In particular, administration officials said, the $1.7 billion in seized Iraqi assets set aside in a New York bank to cover emergency payments to Iraqi workers will be nearly exhausted by next week. They said they now recognized that, with Iraqi oil exports still running well below their prewar levels, oil revenues will not come anywhere close to covering the tens of billions that rebuilding and running the country will cost in the years ahead.

The cost to the United States of military operations in Iraq is currently about $4 billion a month, administration officials have said.

In an interview published today in The Washington Post, Mr. Bremer said that Iraq would need "several tens of billions" of dollars from abroad in the next year to rebuild its electric, water and other systems and to revive its economy. He said that the cost of meeting the current electrical demand would be $2 billion, while a national system to deliver clean water would cost about $16 billion over four years.

The White House declined today to say whether it intended to seek more money from Congress for Iraq operations this year. "We'll listen to Ambassador Bremer to determine what his needs are," a spokeswoman, Claire Buchan, said in Crawford, Tex.

But a top Republican lawmaker, Jim Kolbe of Arizona, who heads the House foreign operations subcommittee, said in a telephone interview today that the administration "needs to be frank with us and say what we need in going forward."

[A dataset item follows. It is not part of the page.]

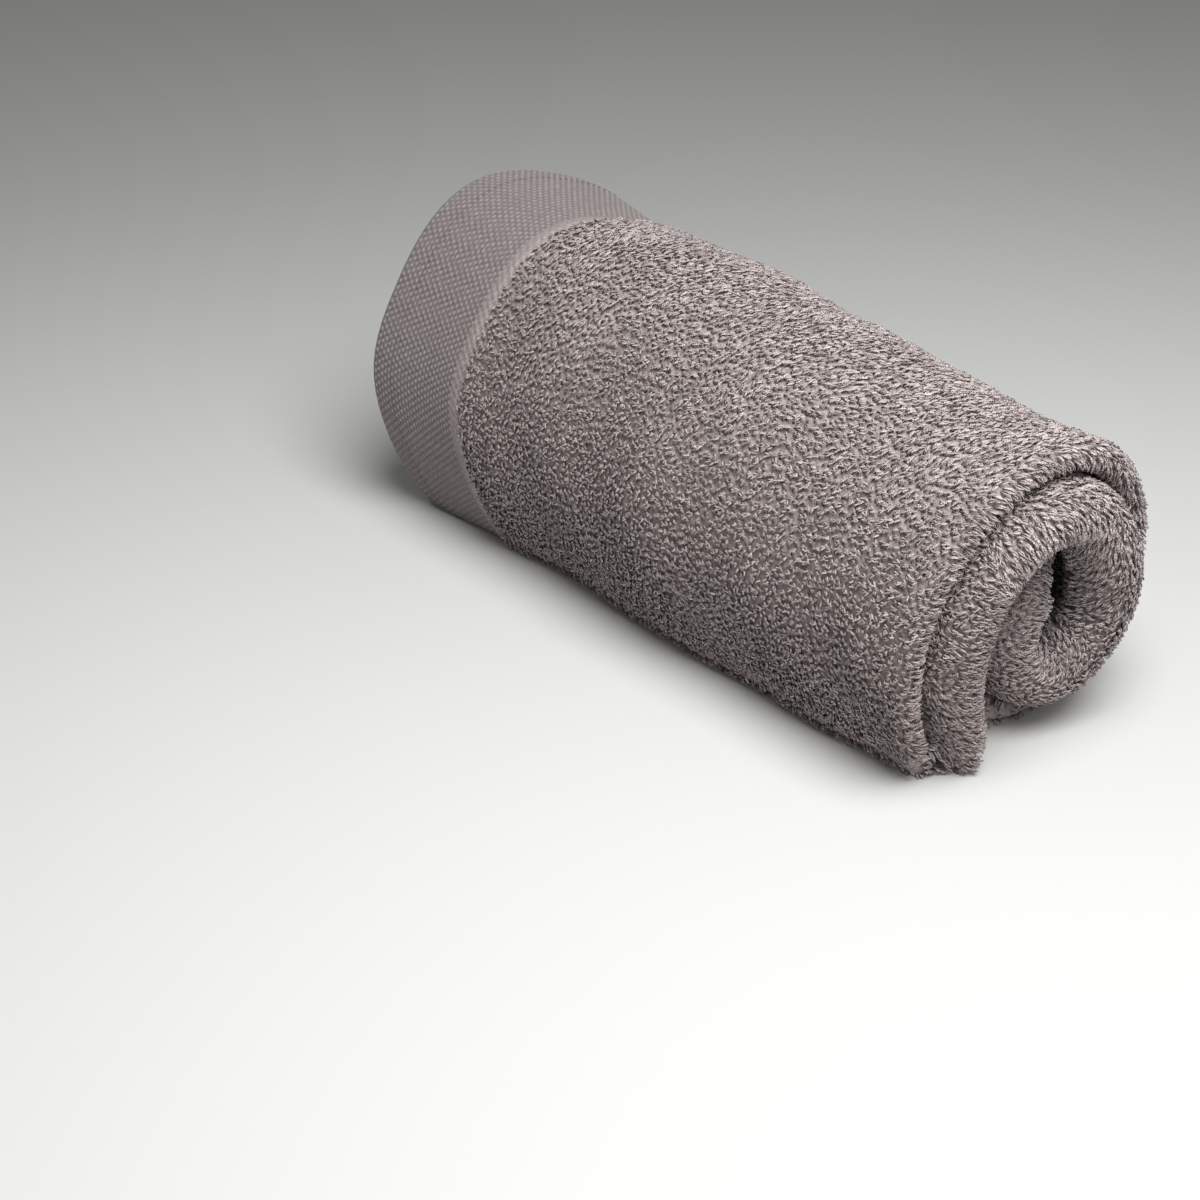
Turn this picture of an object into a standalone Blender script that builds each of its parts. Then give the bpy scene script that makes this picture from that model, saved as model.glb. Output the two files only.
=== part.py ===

"What I think we're finding out is that the costs of repairing the infrastructure and replacing it is going to be higher than anticipated before the war, and we need to get on with it," Mr. Kolbe said. He said that his own visit last week had persuaded him that "we have a narrow window in Iraq, and it is important that we make substantial progress toward restoring the services there, or we're going to lose whatever credibility we have."